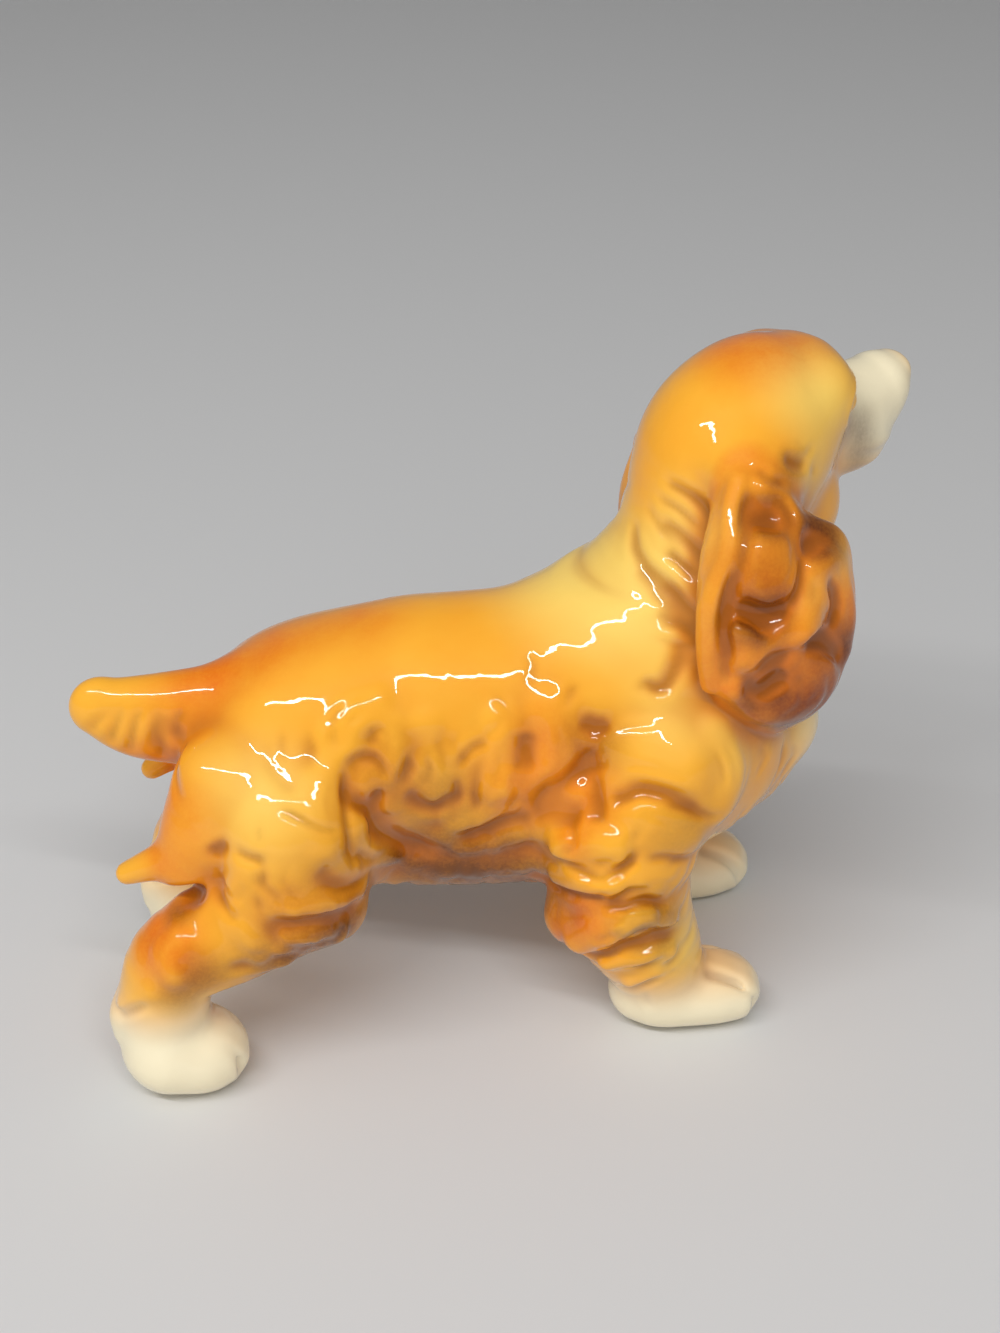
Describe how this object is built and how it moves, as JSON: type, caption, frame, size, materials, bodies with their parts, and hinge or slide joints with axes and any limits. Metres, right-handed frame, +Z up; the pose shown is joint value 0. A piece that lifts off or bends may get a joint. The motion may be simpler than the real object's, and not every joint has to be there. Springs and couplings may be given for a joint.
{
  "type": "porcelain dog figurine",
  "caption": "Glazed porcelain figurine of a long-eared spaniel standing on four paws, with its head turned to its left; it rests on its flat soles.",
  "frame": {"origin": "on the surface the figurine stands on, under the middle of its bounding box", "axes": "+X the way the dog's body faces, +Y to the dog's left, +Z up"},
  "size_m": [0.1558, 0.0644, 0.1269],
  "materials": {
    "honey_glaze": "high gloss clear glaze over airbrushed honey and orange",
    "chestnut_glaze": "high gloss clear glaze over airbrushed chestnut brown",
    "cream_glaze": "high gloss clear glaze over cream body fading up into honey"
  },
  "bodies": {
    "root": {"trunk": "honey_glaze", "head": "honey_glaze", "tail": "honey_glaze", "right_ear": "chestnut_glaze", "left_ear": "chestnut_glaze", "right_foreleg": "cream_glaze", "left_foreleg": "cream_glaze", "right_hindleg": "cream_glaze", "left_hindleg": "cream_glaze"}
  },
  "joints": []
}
+---+
Short problem: Reproduce the whole listing word for word.

Response:
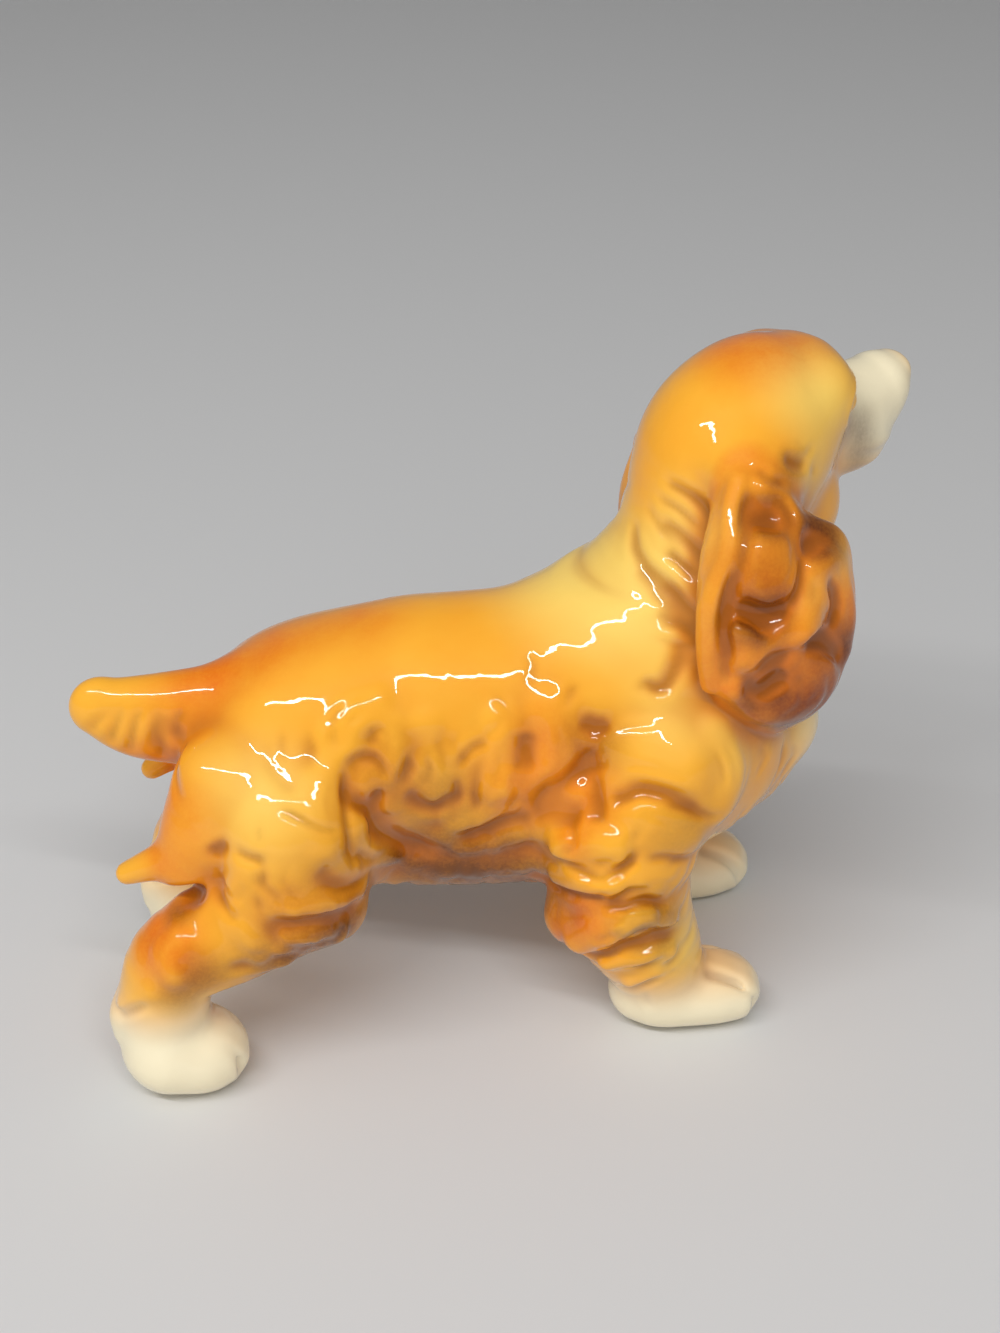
Describe how this object is built and how it moves, as JSON: type, caption, frame, size, materials, bodies with their parts, and hinge or slide joints with axes and any limits. Metres, right-handed frame, +Z up; the pose shown is joint value 0. A piece that lifts off or bends may get a joint. The motion may be simpler than the real object's, and not every joint has to be there. Springs and couplings may be given for a joint.
{
  "type": "porcelain dog figurine",
  "caption": "Glazed porcelain figurine of a long-eared spaniel standing on four paws, with its head turned to its left; it rests on its flat soles.",
  "frame": {"origin": "on the surface the figurine stands on, under the middle of its bounding box", "axes": "+X the way the dog's body faces, +Y to the dog's left, +Z up"},
  "size_m": [0.1558, 0.0644, 0.1269],
  "materials": {
    "honey_glaze": "high gloss clear glaze over airbrushed honey and orange",
    "chestnut_glaze": "high gloss clear glaze over airbrushed chestnut brown",
    "cream_glaze": "high gloss clear glaze over cream body fading up into honey"
  },
  "bodies": {
    "root": {"trunk": "honey_glaze", "head": "honey_glaze", "tail": "honey_glaze", "right_ear": "chestnut_glaze", "left_ear": "chestnut_glaze", "right_foreleg": "cream_glaze", "left_foreleg": "cream_glaze", "right_hindleg": "cream_glaze", "left_hindleg": "cream_glaze"}
  },
  "joints": []
}